Contando cadaveres

Aunque teóricamente todas las personas tienen el mismo derecho a la vida, resulta evidente que determinadas muertes resultan mucho más dolorosas que otras, aún olvidando los aspectos emocionales.

Los cadáveres de los niños resultan doblemente trágicos. Son personas a las que se les ha retirado del juego de la vida antes de tan siquiera comenzar a vivir. Aunque a efectos legales no deba haber gran diferencia, la muerte de un niño tiene un agravante psicológico. Convierte al criminal en peor persona. Así, podría decirse que la muerte de un niño es más grave que la de un adulto o anciano.

Cuanto más joven es el pequeño, más cruel resulta la muerte. Los accidentes de tráfico en que los bebes fallecen por no estar atados a una silla de protección han despertado todo tipo de medidas legales para obligar a los padres a cuidar de sus hijos. Los nonatos también adquieren un lugar de privilegio.

Matar a una mujer embarazada se entiende como un poco más que un doble crimen. De nuevo el subconsciente añade dolor a la muerte de esta persona, en este caso aún sin nacer. Puede que parte de este dolor tenga relación con aquello del pecado original; pensamos que una persona es pura hasta que nace, a partir de ahí, todo va a peor.

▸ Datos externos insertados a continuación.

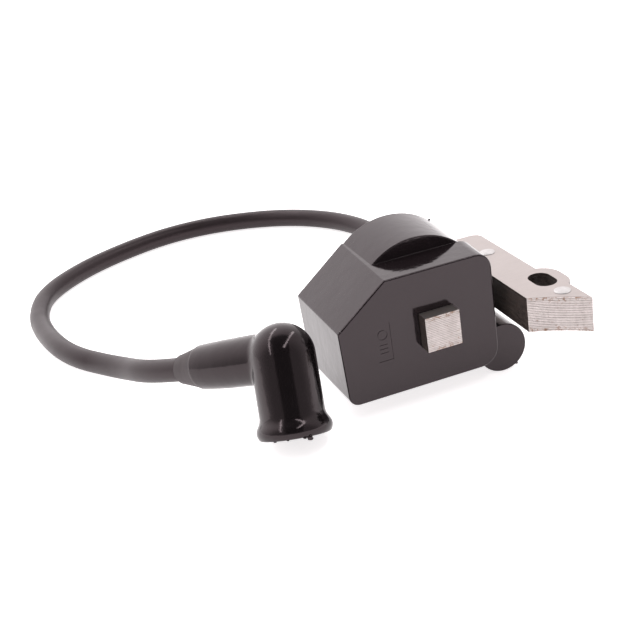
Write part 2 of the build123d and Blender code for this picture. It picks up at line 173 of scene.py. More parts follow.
def show(thing):
    """Link an object into the scene."""
    bpy.context.scene.collection.objects.link(thing)


# ---------------------------------------------------------------- camera


def make_camera():
    """The camera at the photograph's viewing angle."""
    across = math.cos(CAMERA_ELEVATION)
    look_x = math.sin(CAMERA_AZIMUTH) * across
    look_y = math.cos(CAMERA_AZIMUTH) * across
    look = Vector((look_x, look_y, -math.sin(CAMERA_ELEVATION)))
    level = Vector((math.cos(CAMERA_AZIMUTH), -math.sin(CAMERA_AZIMUTH), 0.0))
    up = level.cross(look)
    right = level * math.cos(CAMERA_ROLL) - up * math.sin(CAMERA_ROLL)
    up = right.cross(look)
    data = bpy.data.cameras.new("camera")
    data.sensor_width = 36.0
    data.lens = CAMERA_LENS
    data.clip_start = 0.005
    data.clip_end = 20.0
    camera = bpy.data.objects.new("camera", data)
    turn = Matrix((right, up, -look)).transposed().to_4x4()
    camera.matrix_world = Matrix.Translation(row(*CAMERA_AT)) @ turn
    show(camera)
    bpy.context.scene.camera = camera


# ---------------------------------------------------------------- materials


class Look:
    """A material with a Principled shader and object coordinates in millimetres."""

    def __init__(self, name):
        self.material = bpy.data.materials.new(name)
        self.material.use_nodes = True
        self.tree = self.material.node_tree
        self.shader = self.tree.nodes["Principled BSDF"]
        coords = self.node("ShaderNodeTexCoord")
        scaled = self.node("ShaderNodeVectorMath", operation="SCALE")
        scaled.inputs["Scale"].default_value = 1.0 / MM
        self.link(coords.outputs["Object"], scaled.inputs[0])
        self.mm = scaled.outputs[0]

    def node(self, kind, **settings):
        made = self.tree.nodes.new(kind)
        for key, value in settings.items():
            setattr(made, key, value)
        return made

    def link(self, a, b):
        self.tree.links.new(a, b)

    def put(self, node, index, value):
        """Set an input from a number, a tuple or another node's output."""
        if isinstance(value, bpy.types.NodeSocket):
            self.link(value, node.inputs[index])
        else:
            node.inputs[index].default_value = value

    def stretch(self, x, y, z):
        node = self.node("ShaderNodeVectorMath", operation="MULTIPLY")
        self.link(self.mm, node.inputs[0])
        node.inputs[1].default_value = (x, y, z)
        return node.outputs[0]

    def noise(self, per_mm, detail=3.0, rough=0.5, where=None):
        node = self.node("ShaderNodeTexNoise")
        node.inputs["Scale"].default_value = per_mm
        node.inputs["Detail"].default_value = detail
        node.inputs["Roughness"].default_value = rough
        self.link(where or self.mm, node.inputs["Vector"])
        return node.outputs["Fac"]

    def math(self, operation, a, b=0.0, c=0.0):
        node = self.node("ShaderNodeMath", operation=operation)
        for i, value in enumerate((a, b, c)):
            self.put(node, i, value)
        return node.outputs[0]

    def ranged(self, value, a0, a1, b0, b1):
        node = self.node("ShaderNodeMapRange")
        for i, v in enumerate((value, a0, a1, b0, b1)):
            self.put(node, i, v)
        return node.outputs[0]

    def axis(self, name):
        node = self.node("ShaderNodeSeparateXYZ")
        self.link(self.mm, node.inputs[0])
        return node.outputs[name]

    def mix(self, factor, a, b):
        node = self.node("ShaderNodeMix", data_type="RGBA")
        self.put(node, 0, factor)
        for i, value in ((6, a), (7, b)):
            if isinstance(value, bpy.types.NodeSocket):
                self.link(value, node.inputs[i])
            else:
                node.inputs[i].default_value = (*value, 1.0)
        return node.outputs[2]

    def bump(self, height, strength, distance_mm, under=None):
        node = self.node("ShaderNodeBump")
        node.inputs["Strength"].default_value = strength
        node.inputs["Distance"].default_value = distance_mm * MM
        self.link(height, node.inputs["Height"])
        if under:
            self.link(under, node.inputs["Normal"])
        return node.outputs["Normal"]

    def finish(self, colour, rough, normal=None, metallic=0.0, ior=1.5, **constants):
        if isinstance(colour, tuple):
            self.shader.inputs["Base Color"].default_value = (*colour, 1.0)
        else:
            self.link(colour, self.shader.inputs["Base Color"])
        if isinstance(rough, float):
            self.shader.inputs["Roughness"].default_value = rough
        else:
            self.link(rough, self.shader.inputs["Roughness"])
        if normal:
            self.link(normal, self.shader.inputs["Normal"])
        if isinstance(metallic, float):
            self.shader.inputs["Metallic"].default_value = metallic
        else:
            self.link(metallic, self.shader.inputs["Metallic"])
        self.shader.inputs["IOR"].default_value = ior
        for key, value in constants.items():
            self.shader.inputs[key.replace("_", " ")].default_value = value
        return self.material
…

Sin embargo, los niños que no han nacido no cuentan en las listas de muertos. El ejemplo más claro lo tenemos en el atentado del 11-M.

Si no me equivoco, una persona no cuenta como tal hasta que vive, por medios naturales, al menos 24 horas. Así, si el corazón nos hace contar un dos y pico el derecho cuenta uno y sin decimales.

También curioso es ver como el aborto, socialmente aceptado por casi todos, no se entiende como un crimen, pero la muerte de una mujer embarazada sobrecoge en el horror. Estamos ante un caso en que la actitud de los padres convierte a un ser en valioso o inútil.


Toda la vida por delante. Según cuentan las estadísticas, muchos de esos chicos que lamentablemente mueren, acabarían no terminando sus estudios elementales. Desafortunadamente para la economía una parte muy alta compraría una o varias viviendas, algunos coches. Pagarían pensiones de sus mayores, algunos de ellos podrían haber declarado menos impuestos de los que realmente ganan.

Cuando muere un niño, es una desgracia. Tendemos a pensar en una prometedora carrera como cirujano – los oftalmólogos parecen médicos de segunda categoría – deportista de élite, científico de los que estudian en España y trabajan en Alemania. La realidad es cruel, es más probable que el pobre chico hubiera acabado de albañil o trabajando en un supermercado. También creemos que sería una gran persona, altruista y defendedor de los derechos de los demás, pero no es imposible que acabase siendo un maltratador, o una drogadicta, o el típico vecino que tira las colillas en el ascensor.

Todas las muertes son iguales. A los que ya les quedaba poco por vivir, quizás le aguardaban los dos últimos años de tranquilidad, tras una vida de esfuerzo ayudando a los demás. O el fin a una de esas rachas interminables de mala suerte, de desgracias consecutivas que finalmente dejan un respiro y hacen a la gente amar la vida más que nadie. O el ver nacer a un nieto. O escribir unas memorias, mal redactadas, pero que ahí quedarán para que las lean los nietos. Hay tantas cosas por hacer. La vida no es cuestión de tener días por delante. También cuentan los que hay por detrás. Nada más democrático que la muerte.

Un comentario en «Contando cadaveres»

  1. Gracias por atacar uno de los dogmas sociales más firmemente enclavados. El ser capaz de plantearse estas cosas constituye la verdadera libertad, y no el poseer riqueza.